Where do I find the customer who already solved the problem, on a small budget?
Start with your own lost-deal list and your closed-won accounts who bought something adjacent. One afternoon on the phone with three of them will surface who solved it another way and what they used. No panel, no agency. Ask what they reached for and why it was good enough. If nobody solved it at all, that absence is itself a finding worth taking to the gate.
How do I present a failure condition without handing the committee a reason to kill the programme?
Give them the condition and the result together. State what would break the claim, then state what you found when you looked. One sentence each. A tested risk with a clear boundary reads as control. An unnamed risk reads as a gap. Next week, pick your single weakest claim and write those two sentences.
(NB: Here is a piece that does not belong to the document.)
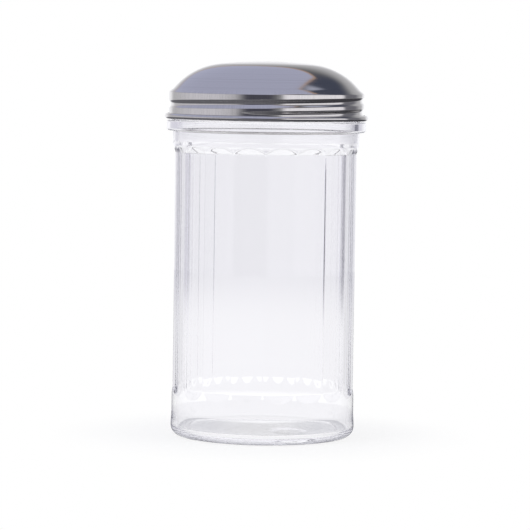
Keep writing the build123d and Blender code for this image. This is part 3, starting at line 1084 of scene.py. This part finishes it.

You will defend it faster in the room than a PM who left it blank.
What is the fastest way to test this next week with one person?
Ask your R and D partner one question: what did we design specifically to break this? A clean answer with data means proceed. A pause tells you the claim has not been stress-tested yet, which is exactly what you want to know before the gate rather than after. It takes one conversation, no budget, and it gives you the most useful signal available before the gate opens.